# Market Price for Toro Greensmaster 1000/1600



## anthonybilotta (Aug 11, 2018)

I imagine this question has been asked before, but I could not find it. In my hunt for a greensmower, I often find myself researching what a reasonable price for a mower would be. Hopefully the answers to this topic could be useful for others as well. I have found several toro greensmaster 1000/1600 for sale ranging from mode years 1996-2013. Wondering what the average price of mowers in this range would be for model years?

1996-2000
2001-2007
2008-2013

I know condition matters a lot. For this example, let us assume it is a greens mower originating from a golf course with moderate use. Mower needs a reel sharpening/replacement and general maintenance done, but is otherwise in working order.

Thanks for the input


----------



## cwrx82 (Sep 16, 2018)

anthonybilotta said:


> I imagine this question has been asked before, but I could not find it. In my hunt for a greensmower, I often find myself researching what a reasonable price for a mower would be. Hopefully the answers to this topic could be useful for others as well. I have found several toro greensmaster 1000/1600 for sale ranging from mode years 1996-2013. Wondering what the average price of mowers in this range would be for model years?
> 
> 1996-2000
> 2001-2007
> ...


Likely find anywhere from $500 up to over $3k. If you're getting it directly from a golf course, and not through a shop selling them, then can possibly talk the golf course down and have them do that work for cheap as well.

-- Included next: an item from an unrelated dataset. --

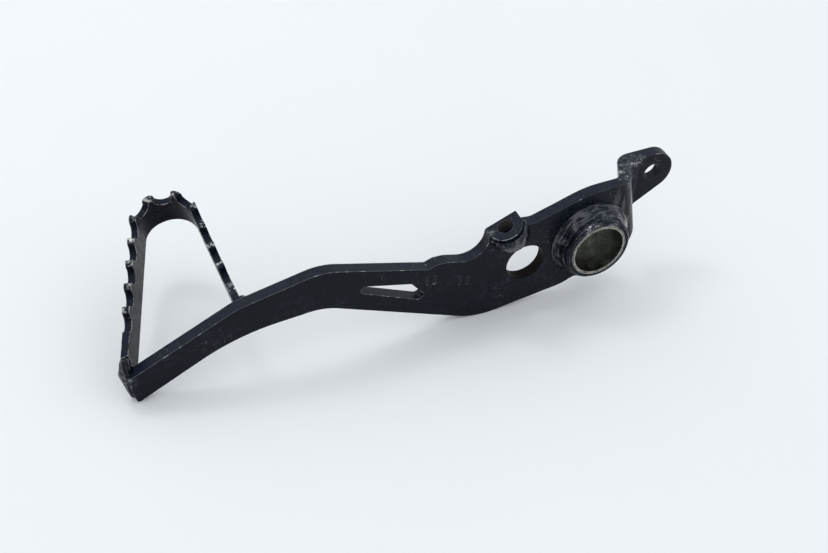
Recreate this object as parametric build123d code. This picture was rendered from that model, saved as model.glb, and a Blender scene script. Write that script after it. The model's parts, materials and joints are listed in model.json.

Prices will be all over the place. It's best to put hands and eyes on the machine if you can, otherwise buy from a reputable dealer online.


----------



## Crux29 (Aug 11, 2020)

I just purchased a gm1600 for $750. I needs a sharpening and a tune but is in pretty good working order. There's a good YouTube vid by Silver Cymbal where he does an overhaul on a 1000. R&R Products has pretty much every replacement part you could need.


----------